A Sea Story: the Wreck of the Replica HMS Bounty
An anonymous reader writes "On October 25, 2012, as residents of the U.S. east coast made frantic preparations for the arrival of Hurricane Sandy, the captain of the HMS Bounty (a replica tall ship constructed fifty years earlier for the Marlon Brando film Mutiny on the Bounty) made a foolish decision, with the assent of his crew, to proceed with a scheduled voyage from New London, CT for St. Petersburg FL. CNN's Thom Patterson has written a long story with the benefit of survivor testimony to the NTSB and U.S. Coast Guard. Captain Robin Walbridge thought he could outrun the hurricane, and besides, he'd 'sailed into hurricanes before.' The crew (officially there were no passengers, a fact that allowed the ship to evade certain safety regulations) consisted of tall ship enthusiasts with widely varying amounts of nautical experience, perhaps taken by the vast historical literature on the great age of sailing. A day and a half into the voyage, Captain Walbridge altered his plan of sailing east of the storm, to sailing south and west of it.
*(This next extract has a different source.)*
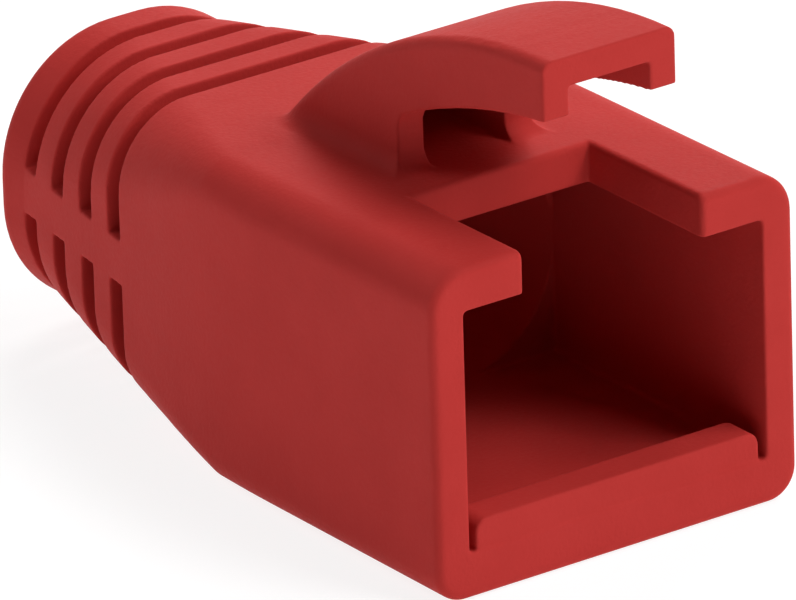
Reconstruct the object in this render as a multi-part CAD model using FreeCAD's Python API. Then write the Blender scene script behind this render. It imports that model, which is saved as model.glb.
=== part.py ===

A day later, the Bounty was less than 200 miles from the eye of the storm; the engine room started to flood, and the pumps were jammed with debris being torn off by the storm's 70 mph winds. The end came early next day, the Bounty was knocked down by a huge wave, tossing the captain and several crew members overboard. The Coast Guard rescued fourteen of the crew members, but Claudene Christian (an adventure-loving novice who had enlisted as crew a few months before) was dead, and Captain Walbridge's body has not been found."
"Here lies Captain Robin Walbridge, lost at sea and never found."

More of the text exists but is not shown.